Examine each line of the data. Copy those that contain the string "bodies".

[Start Data block]

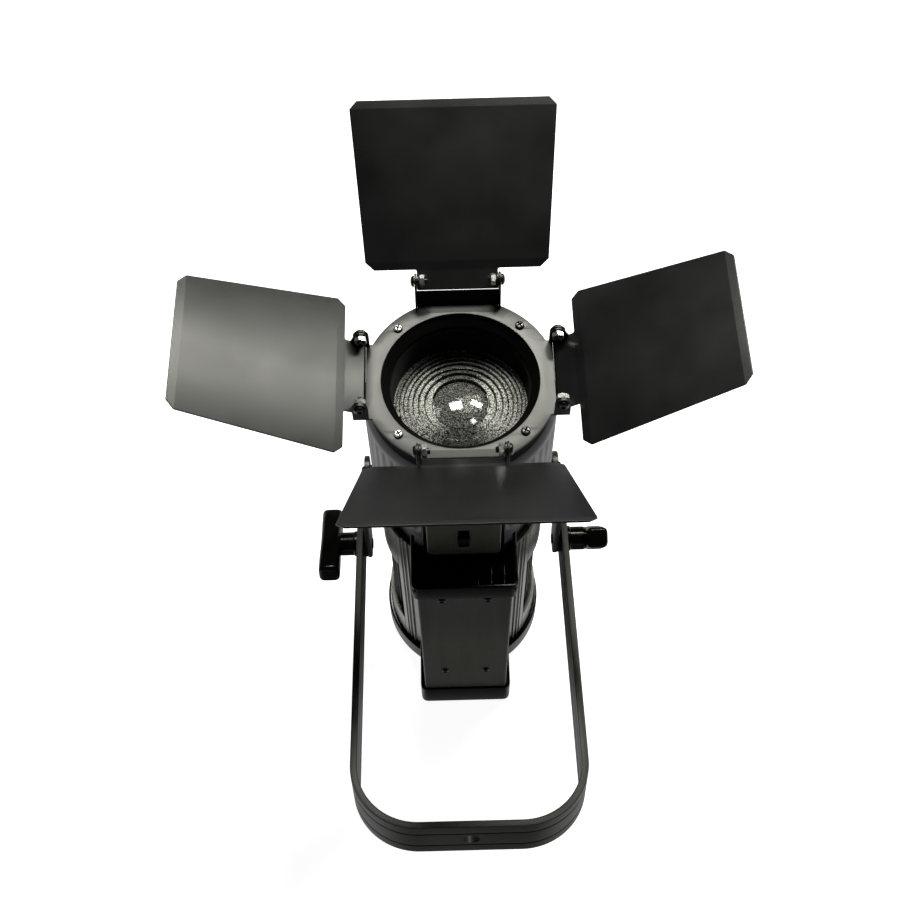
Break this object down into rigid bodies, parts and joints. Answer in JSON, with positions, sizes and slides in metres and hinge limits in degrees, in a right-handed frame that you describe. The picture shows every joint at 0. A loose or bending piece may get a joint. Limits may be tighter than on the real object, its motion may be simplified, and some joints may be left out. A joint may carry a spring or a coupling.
{
  "type": "fresnel spotlight",
  "caption": "Compact theatre fresnel spotlight: ribbed tube body with driver box, stepped lens, hinged barn-door leaves, tilting U yoke with knobs and a focus slider",
  "frame": {"origin": "on the optical axis, in the plane of the rear end on which the lamp stands", "axes": "+Z is the optical axis and points out of the lens; -Y is the belly side with the driver box; +X is to the right when the belly faces the viewer and the lens points up"},
  "size_m": [0.3374, 0.4104, 0.4597],
  "materials": {
    "black_aluminium": "satin",
    "black_steel": "satin",
    "black_screw": "satin",
    "zinc": "polished",
    "gloss_plastic": "gloss",
    "matte_plastic": "matte",
    "bare_aluminium": "satin",
    "bare_steel": "polished",
    "lens_glass": "polished",
    "led_yellow": "matte"
  },
  "bodies": {
    "housing": {"heatsink_housing": "black_aluminium", "front_barrel": "black_aluminium", "driver_housing": "black_aluminium", "focus_housing": "black_aluminium", "front_collar": "black_steel", "lens_baffle": "black_steel", "lens_retainer": "black_steel", "side_bracket_left": "black_steel", "side_bracket_right": "black_steel", "barndoor_frame": "black_steel", "hinge_screw_upper_a": "black_screw", "hinge_screw_upper_b": "black_screw", "hinge_screw_left_a": "black_screw", "hinge_screw_left_b": "black_screw", "hinge_screw_lower_a": "black_screw", "hinge_screw_lower_b": "black_screw", "hinge_screw_right_a": "black_screw", "hinge_screw_right_b": "black_screw", "bracket_screw_left_1": "black_screw", "bracket_screw_left_2": "black_screw", "bracket_screw_right_1": "black_screw", "bracket_screw_right_2": "black_screw", "box_screw_1": "black_screw", "box_screw_2": "black_screw", "box_screw_3": "black_screw", "box_screw_4": "black_screw", "hinge_nut_upper_a": "zinc", "hinge_nut_upper_b": "zinc", "hinge_nut_left_a": "zinc", "hinge_nut_left_b": "zinc", "hinge_nut_lower_a": "zinc", "hinge_nut_lower_b": "zinc", "hinge_nut_right_a": "zinc", "hinge_nut_right_b": "zinc", "frame_screw_1": "zinc", "frame_screw_2": "zinc", "frame_screw_3": "zinc", "frame_screw_4": "zinc", "rear_cover": "gloss_plastic", "driver_front_cap": "gloss_plastic", "driver_rear_cap": "gloss_plastic", "power_inlet": "matte_plastic", "pivot_washer_left": "matte_plastic", "pivot_washer_right": "matte_plastic", "cooling_core": "bare_aluminium", "led_driver": "bare_aluminium", "guide_rod_left": "bare_steel", "guide_rod_right": "bare_steel", "fresnel_lens": "lens_glass"},
    "yoke": {"yoke": "black_aluminium"},
    "knob_left": {"knob_left": "gloss_plastic"},
    "knob_right": {"knob_right": "gloss_plastic"},
    "leaf_upper": {"leaf_upper": "black_steel"},
    "leaf_left": {"leaf_left": "black_steel"},
    "leaf_lower": {"leaf_lower": "black_steel"},
    "leaf_right": {"leaf_right": "black_steel"},
    "focus": {"focus_slider": "matte_plastic", "lamp_carriage": "bare_aluminium", "led_module": "led_yellow", "reflector": "bare_aluminium"}
  },
  "joints": [
    {"name": "yoke_tilt", "type": "hinge", "parent": "housing", "child": "yoke", "pos_m": [0, 0, 0.12175], "axis": [1, 0, 0], "range_deg": [-60, 190]},
    {"name": "knob_left_turn", "type": "hinge", "parent": "housing", "child": "knob_left", "pos_m": [0, 0, 0.12175], "axis": [-1, 0, 0], "range_deg": [-90, 90]},
    {"name": "knob_right_turn", "type": "hinge", "parent": "housing", "child": "knob_right", "pos_m": [0, 0, 0.12175], "axis": [1, 0, 0], "range_deg": [-90, 90]},
    {"name": "leaf_upper_hinge", "type": "hinge", "parent": "housing", "child": "leaf_upper", "pos_m": [0, 0.0622, 0.3803], "axis": [1, 0, 0], "range_deg": [-40, 69.5]},
    {"name": "leaf_lower_hinge", "type": "hinge", "parent": "housing", "child": "leaf_lower", "pos_m": [0, -0.0622, 0.3803], "axis": [-1, 0, 0], "range_deg": [-55.5, 54]},
    {"name": "leaf_left_hinge", "type": "hinge", "parent": "housing", "child": "leaf_left", "pos_m": [-0.06215, 0, 0.3723], "axis": [0, 1, 0], "range_deg": [-34, 75.5]},
    {"name": "leaf_right_hinge", "type": "hinge", "parent": "housing", "child": "leaf_right", "pos_m": [0.06215, 0, 0.3723], "axis": [0, -1, 0], "range_deg": [-40, 69.5]},
    {"name": "focus_slide", "type": "slide", "parent": "housing", "child": "focus", "axis": [0, 0, 1], "range_m": [-0.008, 0.008]}
  ]
}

[End Data block]

**Task answer**
Break this object down into rigid bodies, parts and joints. Answer in JSON, with positions, sizes and slides in metres and hinge limits in degrees, in a right-handed frame that you describe. The picture shows every joint at 0. A loose or bending piece may get a joint. Limits may be tighter than on the real object, its motion may be simplified, and some joints may be left out. A joint may carry a spring or a coupling.
  "bodies": {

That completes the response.